Oh. I said a hasty good-bye to my friend. The closest movie store is about two kilometres away, a short drive but an impossible excursion so late at night.  Getting there would be no trouble, but negotiating through the narrow aisles of the store to the back room where the movies are displayed an impossibility for Michael at this time of night.  I suppose I could have left him in the car while I dashed in to find the movie myself ("Blackhawk Down" was for some reason the desired film) but I wasn't feeling very charitable at that moment. Besides, the choice of film was completely inappropriate for my husband's unstable brain at such a late hour; he has seen it before and it unnerved him.

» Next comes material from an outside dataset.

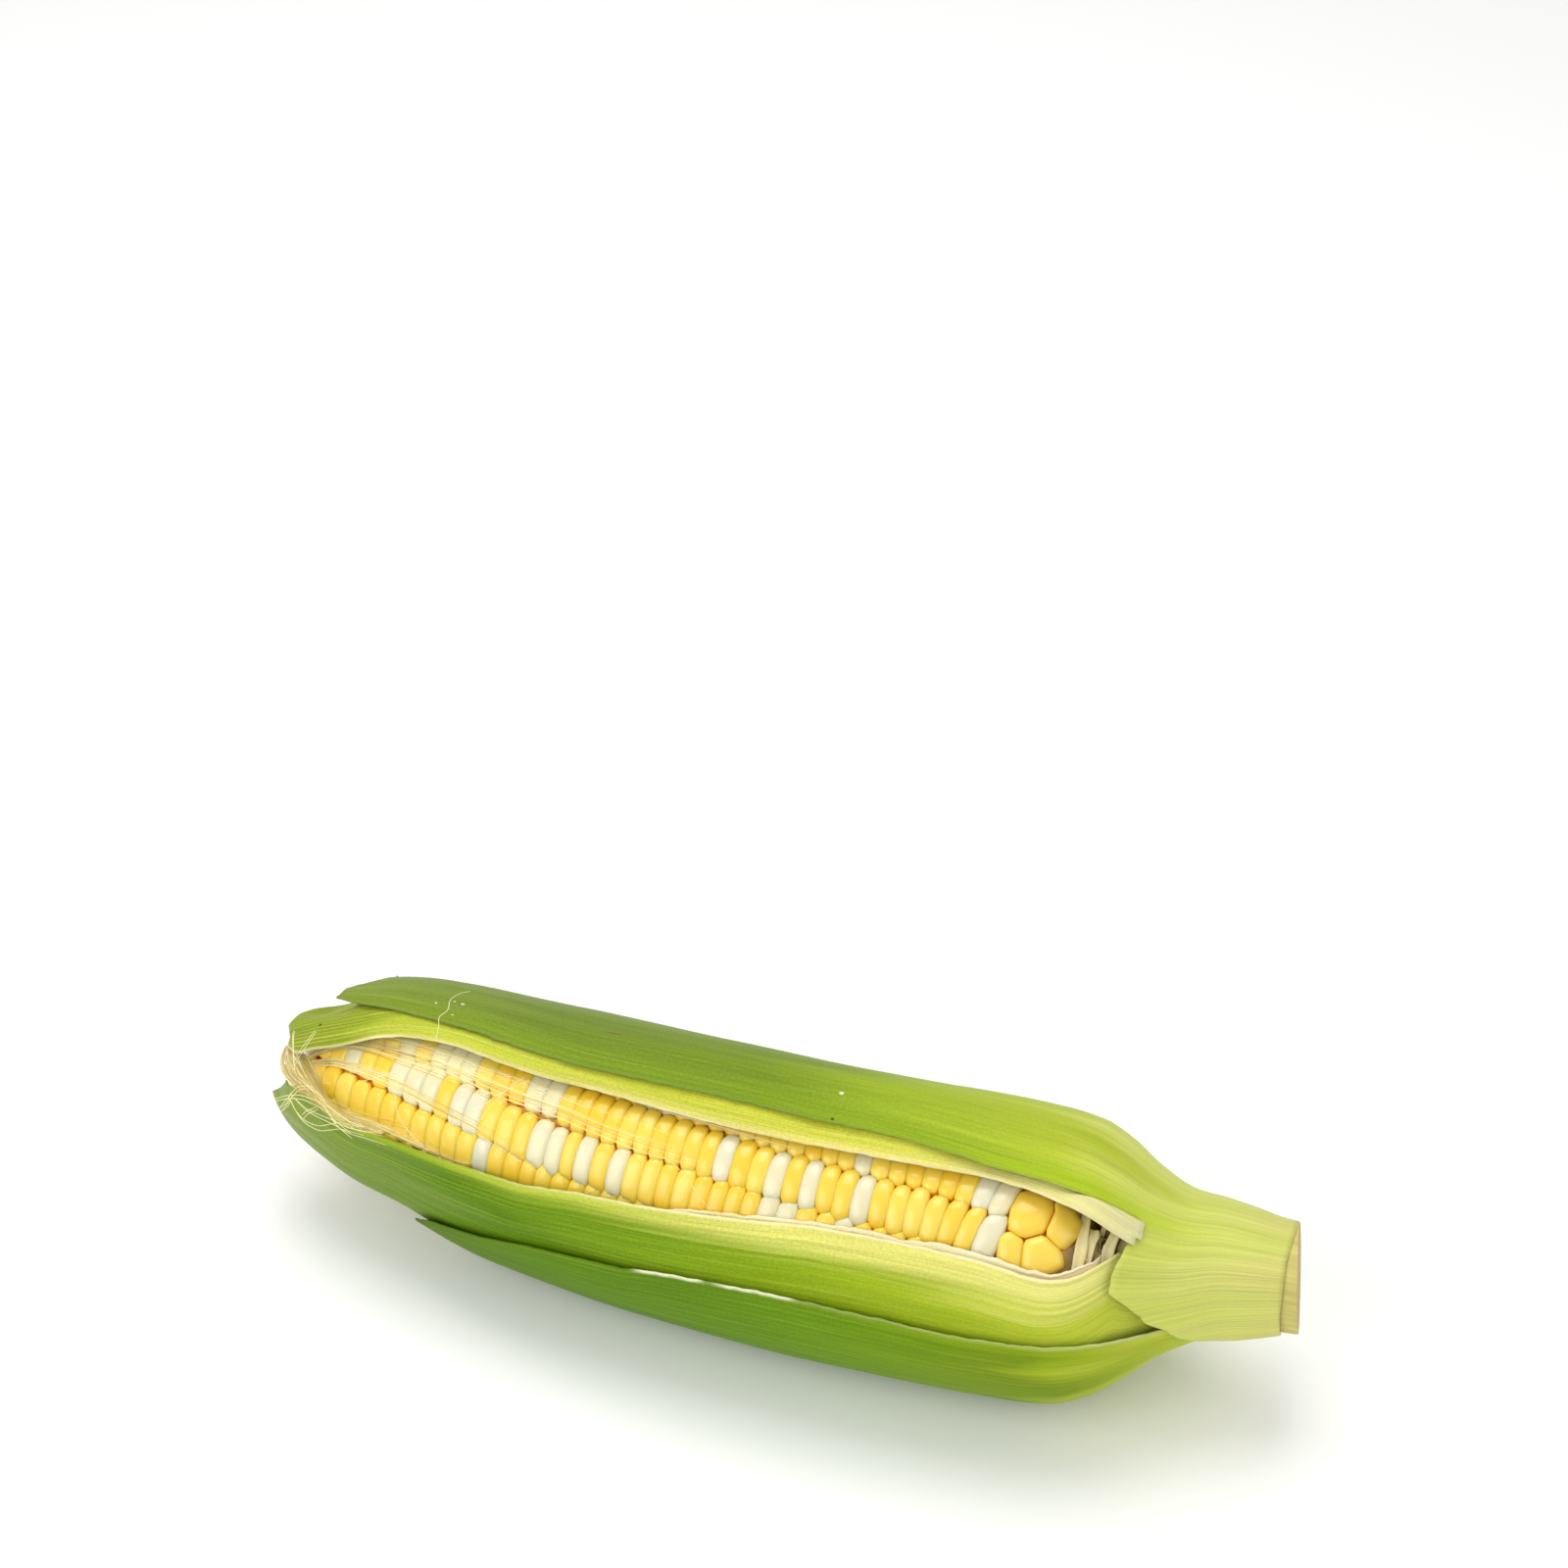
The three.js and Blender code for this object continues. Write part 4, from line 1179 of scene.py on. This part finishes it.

Also we have Apple TV, a generous Christmas gift from the kids aimed at eliminating this problem by making movie rental a couple of simple clicks on a tiny remote control.  I suggested we look first to see if it was available through this medium, hoping by making this suggestion it might derail the project.  It did. He forgot all about it.

But what was so ironic about this whole episode was Michael's unusually articulate and vociferous assertion that he never gets to watch what he wants. It was a deluded declaration of annoyance at my perceived control over the television, which, I suppose, has some truth since, without my intervention with the now very complicated remote control, he would never watch anything. I had to suppress my amusement as I distracted him with a hockey game, but as deluded as it was, it was nice to see a rare flash of independence and annoyance. Perhaps this was a statement of his resentment of the need for my entire control over his life, indeed the disease's control over both our lives.

Too bad we can't just turn that off with a  simple click of the remote control.